The home-sales business adds a layer of inventory and credit risk. If the company carries too many unsold homes on the balance sheet, or if it extends credit to buyers who cannot pay, the business softens. Additionally, the industry faces demographic headwinds: younger buyers often prefer traditional homes or apartments, so the customer base skews older. That is not fatal to the business—older residents are stable, long-term lot renters—but it means growth has to come mostly from price increases rather than unit growth.

One structural question is whether manufactured housing, as a sector, continues to be a viable path to homeownership as construction costs, zoning, and the economics of home buying evolve. UMH is arguably more insulated from this than a home builder, because it does not manufacture homes—it simply operates the land. But if the appeal of manufactured housing fades over decades, communities could face lower occupancy and lot-rent pressure.

How to research UMH

Start with the 10-K filing (SEC CIK 0000752642), which breaks down lot-rent revenue by community, home sales activity, and operating expenses. Focus on a few key metrics: occupancy rate (the higher and more stable, the better), average lot rent (the growth rate matters), property-operating expenses as a percentage of lot rent, and the company’s leverage and interest coverage. For a REIT, watch the dividend yield and dividend coverage (taxable income divided by dividends paid); if coverage is weak, the dividend may be unsustainable.

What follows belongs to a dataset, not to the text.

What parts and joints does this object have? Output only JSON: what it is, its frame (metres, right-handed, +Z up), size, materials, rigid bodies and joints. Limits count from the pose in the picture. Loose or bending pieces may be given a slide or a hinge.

Real estate investment trusts are valued partly on the cash they generate (funds from operations, or FFO, is a common measure) and partly on the replacement value of their assets. Understanding UMH requires looking at both: whether lot rents are growing and costs are controlled, and whether the land and communities it owns would be worth more to another buyer or developer. As with any publicly traded company, shares trade on a stock exchange at market-determined prices, and this is not a recommendation to buy or sell—only a map of the business and its mechanics.